What is the WOOP method and how does it connect to vision boards?
WOOP stands for Wish, Outcome, Obstacle, Plan — a framework developed by psychologist Gabriele Oettingen based on two decades of research into why positive thinking alone often backfires. The key insight is that imagining the desired outcome (steps 1 and 2) must be paired with identifying the most likely obstacle and creating a specific “if-then” response plan (steps 3 and 4). A vision board naturally covers the Wish and Outcome steps. Adding WOOP’s Obstacle and Plan steps converts the vision board’s emotional resonance into structured action, dramatically improving follow-through compared to visualisation alone.
How often should you review your vision board and goals together?
Weekly is the most effective cadence, based on research showing that regular progress monitoring significantly improves goal outcomes.
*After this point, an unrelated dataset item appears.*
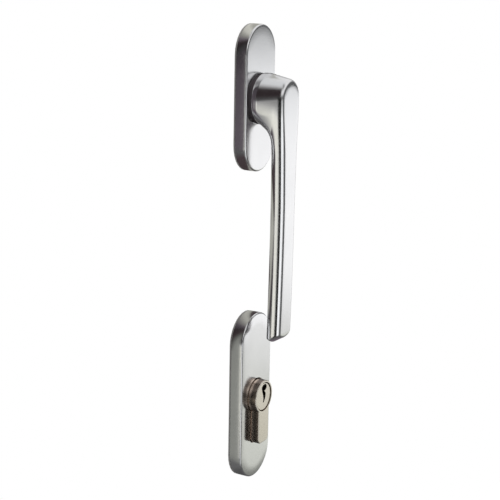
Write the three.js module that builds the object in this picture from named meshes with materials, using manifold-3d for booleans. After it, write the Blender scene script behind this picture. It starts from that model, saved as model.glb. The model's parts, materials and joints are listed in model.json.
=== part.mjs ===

The review does not need to be long — ten to fifteen minutes is sufficient. The key is that it happens on a fixed schedule rather than when you feel like it. Sitting where you can see your vision board while doing your weekly planning is more useful than keeping the board in a separate room: the visual cue connects the emotional intention of the board with the concrete actions of the week.
Can you use a vision board for career goals specifically?
Yes — career goals suit this combination well, because they involve both an emotional dimension (what kind of work life do I want?) and a structural one (what skills, roles, or outcomes am I pursuing?). The vision board clarifies genuine direction rather than defaulting to what looks impressive. The goal-setting layer turns that direction into milestones with deadlines. For career specifically, it helps to have a dedicated section on the board for professional themes, separate from personal goals, so the priming effect is specific.